▸ **WORK INSTRUCTIONS**: Repeat exactly, and only, the lines below starting at the line that contains "other_side(t) for t in twins])" and ending at the line that contains "record = json.load(file)", inclusive of both.

▸ **DATA SEGMENT**:
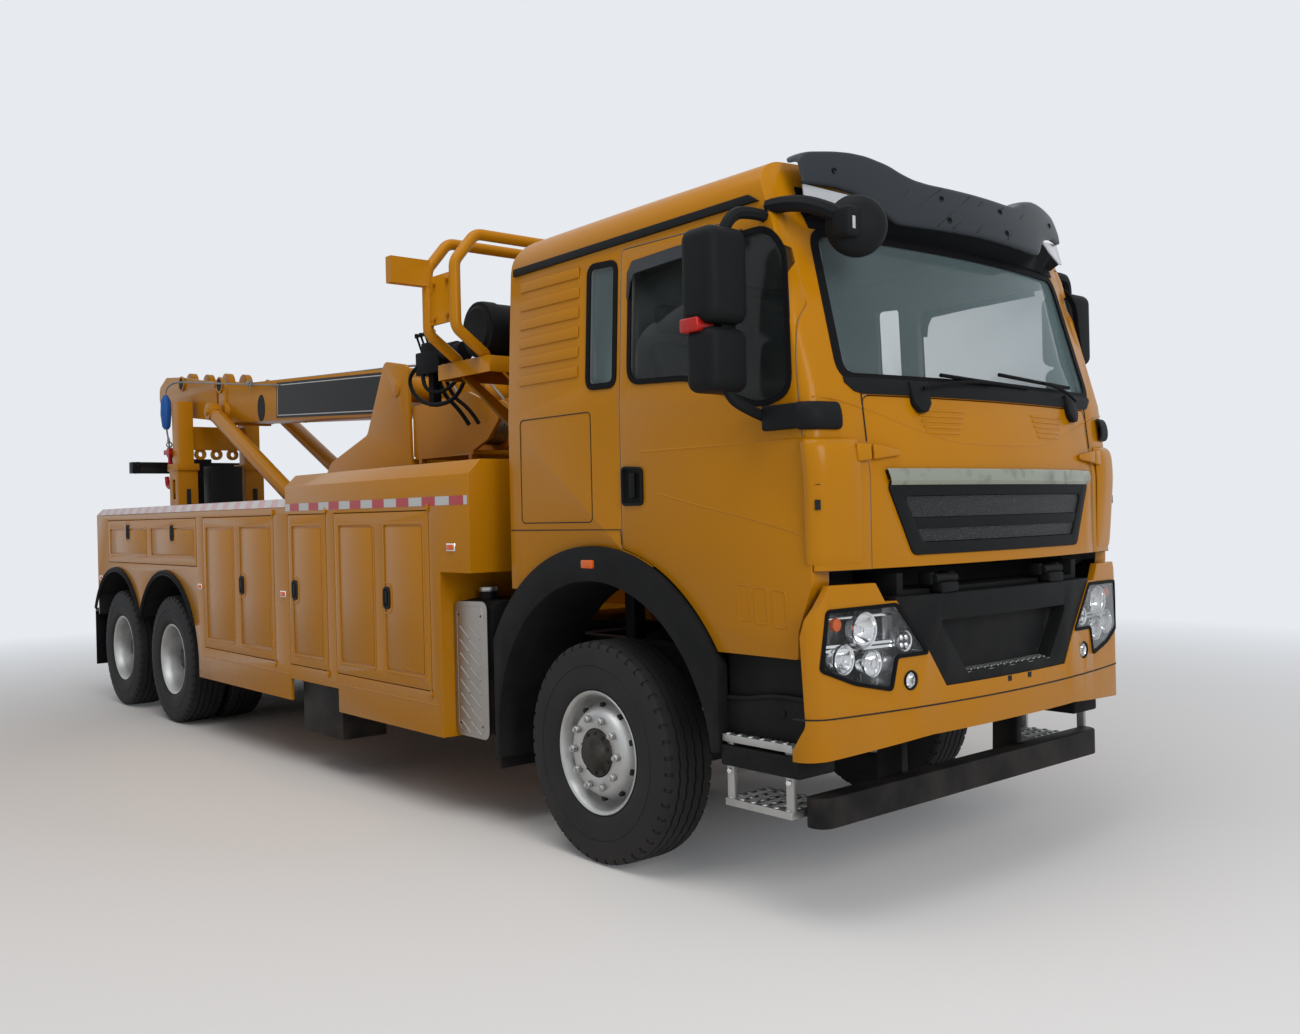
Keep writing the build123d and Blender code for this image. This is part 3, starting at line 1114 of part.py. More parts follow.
def save_all():
    save("chassis_frame", chassis_frame())
    save("drive_line", engine_block(), prop_shaft(), front_axle(), rear_axles())
    save("cab_shell", cab_shell())
    save("cab_glass", *cab_glass())
    save("cab_interior", dashboard(), steering_wheel(), *seats())
    save("cab_trim", roof_visor(), wiper_cowl(), front_mirror())
    save("front_flap", front_flap())
    save("upper_grille", upper_grille(), chrome_strip())
    save_pair("cab_door", door_right())
    save_pair("door_glass", side_glass(WINDOW_OUTLINE) & block(0, 1800, -1300, 0, 1000, 3200))
    save_pair("mirror", mirror_right())
    save("bumper", bumper())
    save("headlamps", headlamps())
    save("lower_grille", lower_grille(), tow_beam())
    save("underrun_beam", underrun_beam())
    save("steps", steps())
    save("wheel_arches", front_arches(), mudguard_flaps(), rear_arch_lips())
    save("tank_and_boxes", fuel_tank(), tank_cover(), battery_box(), side_box())
    save_pair("lockers", locker_right())
    for name, *size in LOCKER_DOORS:
        save_pair(f"locker_{name}", locker_door(*size))
    save("deck", deck())
    save("mast_frame", mast_frame())
    save("winches", winches())
    save("guard_frame", tower(), guard_hoops())
    save("hydraulics", air_cleaner(), valve_block(), folded_arm_box())
    save("boom_outer", boom_outer())
    save("boom_inner", boom_inner() + boom_head())
    save("lift_barrels", lift_barrels())
    save("lift_rods", lift_rods())
    save("underlift_columns", underlift_columns(), crosshead(), tail_bar(), tail_lamps())
    save("tow_hooks", *tow_hooks())
    save("underlift_carriage", underlift_carriage())
    save("stinger_outer", stinger_outer())
    save("stinger_tip", stinger_tip())
    save("crossbar", crossbar())
    save("knuckle_left", knuckle_left())
    save("knuckle_right", other_side(knuckle_left()))
    front = {"front_tyre": tyre(FRONT_TRACK_HALF), "front_rim": front_rim()}
    for name, shape in front.items():
        save(f"{name}_left", shape)
        save(f"{name}_right", other_side(shape))
    twins = [tyre(TWIN_OUTER_Y), tyre(TWIN_OUTER_Y - TWIN_SPACING)]
    rims = twin_rims()
    for label, x in zip(("middle", "rear"), REAR_AXLES):
        save(f"{label}_tyres_left", *[Pos(x, 0, 0) * t for t in twins])
        save(f"{label}_tyres_right", *[Pos(x, 0, 0) * other_side(t) for t in twins])
        save(f"{label}_rims_left", Pos(x, 0, 0) * rims)
        save(f"{label}_rims_right", Pos(x, 0, 0) * other_side(rims))


os.makedirs("parts", exist_ok=True)
save_all()
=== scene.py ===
import bmesh
import bpy
import json
from math import atan2, cos, hypot, pi, radians, sin, sqrt
from mathutils import Matrix, Vector

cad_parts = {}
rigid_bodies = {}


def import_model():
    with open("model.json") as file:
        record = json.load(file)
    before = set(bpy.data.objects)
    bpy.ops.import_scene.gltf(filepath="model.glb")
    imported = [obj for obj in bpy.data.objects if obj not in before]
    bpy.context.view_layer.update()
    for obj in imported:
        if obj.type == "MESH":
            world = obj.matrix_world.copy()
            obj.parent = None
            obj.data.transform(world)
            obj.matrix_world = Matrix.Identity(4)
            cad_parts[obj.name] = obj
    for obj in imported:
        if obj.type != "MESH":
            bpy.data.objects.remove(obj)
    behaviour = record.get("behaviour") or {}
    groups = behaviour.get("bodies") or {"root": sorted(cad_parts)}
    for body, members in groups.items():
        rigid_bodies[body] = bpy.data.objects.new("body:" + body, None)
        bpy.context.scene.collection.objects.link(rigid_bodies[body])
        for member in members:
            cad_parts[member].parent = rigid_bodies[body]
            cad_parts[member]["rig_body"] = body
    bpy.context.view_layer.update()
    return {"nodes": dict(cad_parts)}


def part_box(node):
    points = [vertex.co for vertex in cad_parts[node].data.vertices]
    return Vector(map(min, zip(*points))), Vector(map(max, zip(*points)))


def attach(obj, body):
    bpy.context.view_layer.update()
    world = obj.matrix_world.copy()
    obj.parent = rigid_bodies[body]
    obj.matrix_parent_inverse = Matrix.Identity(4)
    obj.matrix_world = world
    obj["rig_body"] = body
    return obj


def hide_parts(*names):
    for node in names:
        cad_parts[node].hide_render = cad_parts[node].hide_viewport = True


# A heavy tow truck in amber paint. Metres; +X is forward, +Y the driver's left, +Z up.
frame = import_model()
nodes = frame["nodes"]

# The photograph's camera, about the front axle's point on the ground
AXLE_X = sum(corner.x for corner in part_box("front_tyre_right")) / 2
CAMERA_AT = (4.537, -4.651, 1.693)
CAMERA_YAW, CAMERA_PITCH, CAMERA_ROLL = radians(139.51), radians(-0.19), radians(-1.32)
CAMERA_LENS, SENSOR = 32.8, 36.0

# Sizes that many pieces share
AXLE_Z = 0.540
FRONT_TYRE_Y, OUTER_TWIN_Y, INNER_TWIN_Y = 1.020, 1.070, 0.730
REAR_AXLES = {"middle": -5.825, "rear": -7.175}
CAB_SIDE, CAB_ROOF_SIDE = 1.135, 1.088
SHOULDER_Z, ROOF_Z = 2.200, 3.165
LOCKER_SIDE = 1.250


def at(x, y, z):
    """A point given from the ground below the front axle."""
    return Vector((AXLE_X + x, y, z))


# Shader arithmetic

class Value:
    """A shader socket that takes part in plain arithmetic."""

    def __init__(self, finish, socket):
        self.finish = finish
        self.socket = socket

    def math(self, operation, *others):
        """This value combined with others by one operation."""
        return self.finish.node("ShaderNodeMath", {"operation": operation}, dict(enumerate(others)))

    def __add__(self, other):
        return self.math("ADD", self, other)

    def __radd__(self, other):
        return self.math("ADD", other, self)

    def __sub__(self, other):
        return self.math("SUBTRACT", self, other)

    def __rsub__(self, other):
        return self.math("SUBTRACT", other, self)

    def __mul__(self, other):
        return self.math("MULTIPLY", self, other)

    def __rmul__(self, other):
        return self.math("MULTIPLY", other, self)

    def __gt__(self, other):
        return self.math("GREATER_THAN", self, other)

    def wave(self):
        """The sine of this value."""
        return self.math("SINE", self)

    def within(self, low, high):
        """0 below low, 1 above high, a straight ramp between."""
        inputs = {"Value": self, "From Min": low, "From Max": high}
        return self.finish.node("ShaderNodeMapRange", {"clamp": True}, inputs)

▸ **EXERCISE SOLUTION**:
        save(f"{label}_tyres_right", *[Pos(x, 0, 0) * other_side(t) for t in twins])
        save(f"{label}_rims_left", Pos(x, 0, 0) * rims)
        save(f"{label}_rims_right", Pos(x, 0, 0) * other_side(rims))


os.makedirs("parts", exist_ok=True)
save_all()
=== scene.py ===
import bmesh
import bpy
import json
from math import atan2, cos, hypot, pi, radians, sin, sqrt
from mathutils import Matrix, Vector

cad_parts = {}
rigid_bodies = {}


def import_model():
    with open("model.json") as file:
        record = json.load(file)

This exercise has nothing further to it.